Monday, February 22, 2016

How Can We FIX Training?

On improving results of Training, or: 

How we can change a few simple things to make better use of the over $200 Billion spent on training each year?

Trainers, and especially instructional designers, subject matter experts (SMEs), and training course content developers, need to step outside the formal training (or L&D) bubble for a while and become aware of — and cross-skilled in — business analysis techniques and consultative sales techniques — two completely different bubbles in their own right that are surprisingly relevant to training and development (any kind of development!).

The training staff need to apply those kinds of interviewing, facilitating, and analytical skills in *partnering* with the key stakeholders in the entire training cycle (managers, supervisors, team leaders, and specialists…). A “three-legged stool” of content development, content delivery, and management followup must be seen as both a continuing partnership and an iterative process.

Too often, managers  — who are “customers” of Training’s efforts — are quick to blame Training for not "getting it." What they thought was being trained wasn’t!

Trainers turn around and blame managers for not "enforcing" what they merely presented. When blame starts flying, the organization is dysfunctional. In reality, leadership is lacking... Someone should have held a pre-training meeting and insisted that those who need their people to be trained must begin with the end in mind, and work together with the Training staff to do it right!

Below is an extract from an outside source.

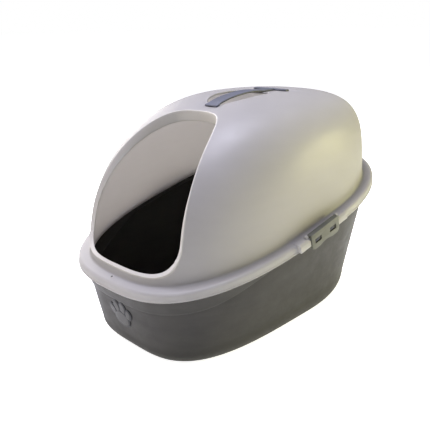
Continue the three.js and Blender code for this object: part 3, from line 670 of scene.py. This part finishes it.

"Success is the ongoing pursuit of a *worthy* goal." — Earl Nightingale

True learning is part of an ongoing *partnership* in success. It is definitely the employee's responsibility to "pick up the ball and run with it." But it is ALL of our responsibilities to supply the right ball, a clean ball, a properly inflated ball, and a well-marked playing field — one set of tools and rules and procedures we all AGREE we will use in the game. When we’re not in sync, everyone suffers!

"We manifest (achieve in multiple ways) what we can mastermind as a group." — Napoleon Hill.

Senior leadership must realize this, and realize that their training budgets will be spent far more effectively when training is respected as the "central clearing house" or Project Management Office of a knowledge-and-experience sharing universe. Training can't get big-headed and run the show, but it can be one of the "stage managing forces” that keeps it moving coherently.

We in Training (or Talent Development, or Organizational Development) assimilate, make sense of, standardize, package, deliver, and facilitate the information employees need to do their work more effectively. We can and should do it as team players and project managers, consulting with, cooperating with, partnering with, facilitating the process for, and advising, the rest of the team.

Assessment is a *group* effort. Figuratively, our job is to sit on the same side of the table with everyone else, and determine an agreeable solution that does engage, inform, train, and foster learning. Once the solution is determined, a project management process ensues to design, develop, implement, and evaluate. All of *those* steps are group efforts, as well, but efforts that Training can lead effectively.

Don't be surprised if you find that this is difficult, uncomfortable, and takes you way outside of some of your established paradigms! 

It does work, though. When you can cross silos, jump departmental boundaries, and work with everyone to get your end-to-end *processes* really right... When you can lead everyone along with you until they see the benefits of this cooperation, learn from it, and perhaps create something magical in the process, then you know your budget has been spent efficiently and effectively.

Dollars don't train. People don't learn because you sent them to a class, or sent them a link to some web site. They learn because they are inspired by their own goals to pay attention to something important! We in TD have to eat, live, be, and breathe that inspiration. 

Learning occurs, and positive results occur from that learning, because thinking people care about outcomes, care about each other enough to mastermind their future together, and care about the customer who pays their way. 


Caring begins with inspiration, inclusion, involvement, engagement, facilitation, constant communication, and cooperation, and continues that way through cycle after iterative cycle. We in the TD community need to set that example!